We’re not here to judge. We’re here to love.
One of the things you have to try and learn to do when you chair meetings, is to keep them moving, and not let them get bogged down in minute detail. Of course sometimes that detail is a necessary part of the discussion but for much of the time your job as chair is to keep things moving to keep the meetings gaze firmly on the big picture.
In the reading we heard from Epistle to the Romans this evening, they are it seems stuck in the detail and cannot seem to find a way out. They are arguing over this and that about what food to eat or not and the consequences for eating such food. Paul’s chairman’s letter comes as the chair to try and help them.
Interestingly he doesn’t say to them that what they are discussing is unimportant rather that they have lost sight of the big picture and so their life together has become a stumbling block for others for they have ended up arguing about judgement and how their actions will have eternal consequences.
Listening to Paul’s words you can sense his despair (echoed by church leaders down the ages) as he tries to tell them they are wasting too much time on the wrong questions. They should certainly not be worried about judgement for that is God’s department instead he says they are to focus on building the kingdom of God, a kingdom built on righteousness, peace and joy.
When a painter stands at the easel they have a sense of what they are going to paint. Whilst they paint they might concentrate on a particular area of detail but in doing that they never lose sight of the painting they want to end up with.
The Christians in Rome had lost sight of the picture Paul had invited them to paint for God with a palette of righteousness, joy and peace.

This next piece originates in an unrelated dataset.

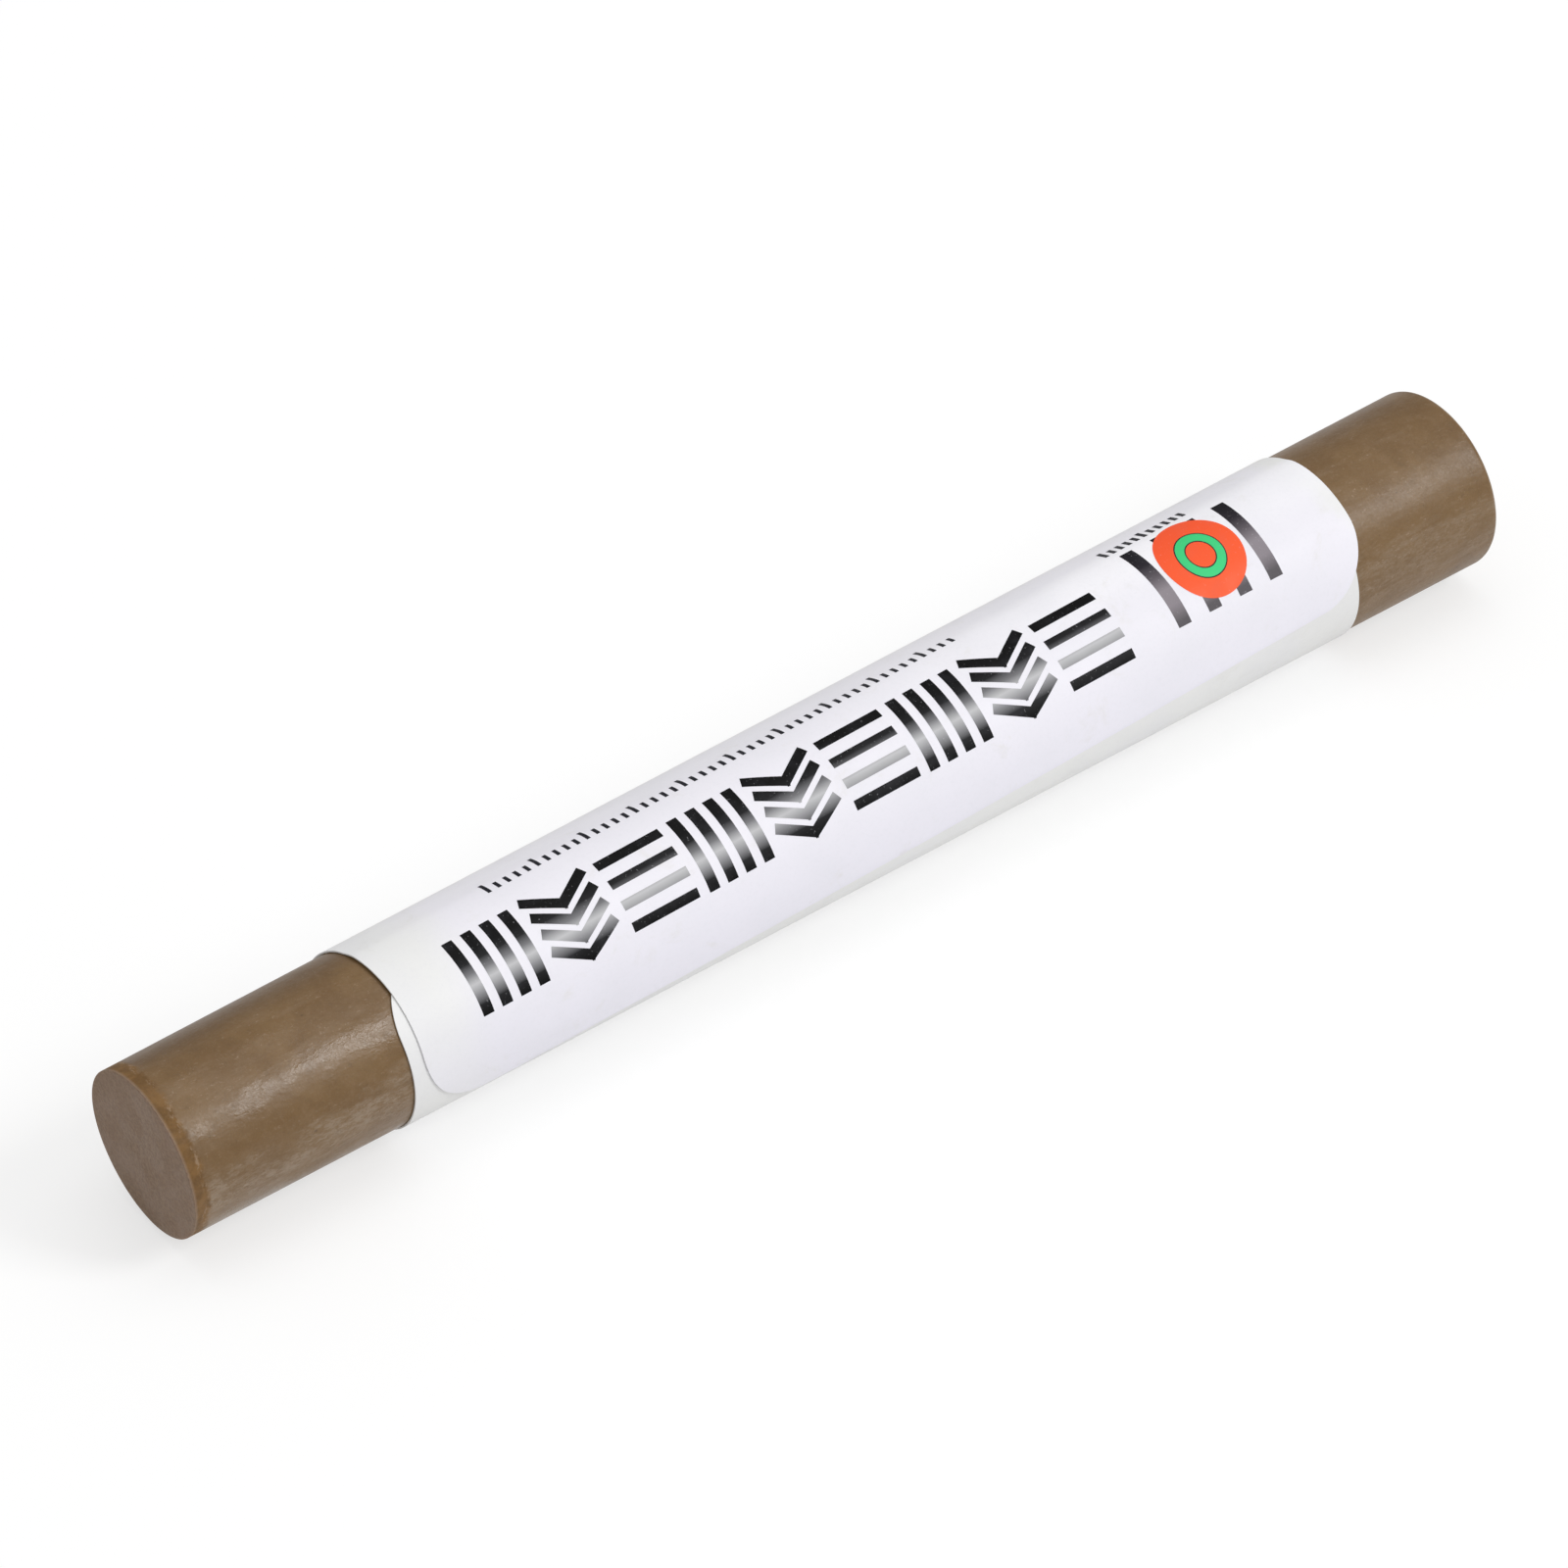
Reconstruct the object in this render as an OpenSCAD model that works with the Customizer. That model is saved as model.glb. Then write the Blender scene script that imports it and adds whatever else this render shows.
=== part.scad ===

Instead they are quarrelling with increasing anger about things which are really not that important. In a way it is a kind of narrowing of God’s love, shaping it according to our ideas.
We human beings always seem to always want more rules and less grace. We like things tidy and neat, grace invites us into a more uncertain place.
Parish Life is 2015 is not so very different than life for the early Christians in Rome. We still get drawn into the detail, we still lose sight of the big picture, we still need to be reminded that the kingdom of God we are working for is one of righteousness, peace and joy.
The challenge is always how we hold those things in a kind of creative tension, where we are secure enough to be challenged by each other but ever mindful of holding onto to the big picture and seek to encourage each other even when we disagree.
Sometimes we succeed and sometimes we fail, however along the way we are never to lose sight of the kingdom, of how we are companions along the way, dependent on each other and challenging as it may sometimes be, in love with each other.
I recently came across an article about Richard Branson, the founder of Virgin and one thing I remember from it was how encouragement was the best way to motivate people. We likely know it for ourselves, how we respond so much better to encouragement than criticism.
That’s not to say that criticism and challenge does not have its place, but always done with the bigger picture in mind, supportively and with love. We’re not here to judge, we’re here to love.
That’s why words matter, why what we say needs to be carefully measured, why we should refrain from speaking too quickly. I used to joke with one of my old churchwardens that she needed to engage brain before mouth because too often it was the latter that came first and then I was often left to pick up the pieces.
That it seems to me was part of Paul’s frustration that words had become so cheap, that criticism so endemic in the life of the church. The Christians in Rome, were losing sleep over who was going to heaven and who wasn’t and so he reminds them that ‘whether we live or die, we are the Lord’s’.
No doubt this division amongst the church in Rome had its consequences. People were likely turning away from the church, they always do when things are not well, and he reminds them that ‘The kingdom of God is … righteousness, peace and joy in the Holy Spirit.’
We need reminding of that too for every church, every diocese, every organisation has its history and because we are fallen human beings it is never perfect yet throughout our journey together we are to keep our eye on the big picture on anticipating the kingdom that St. Paul’s words direct us to.
May we never lose sight of the power of words both to strengthen and build up but also to undermine and knock down and may we in our life together pray that we are never stumbling blocks to our Lord.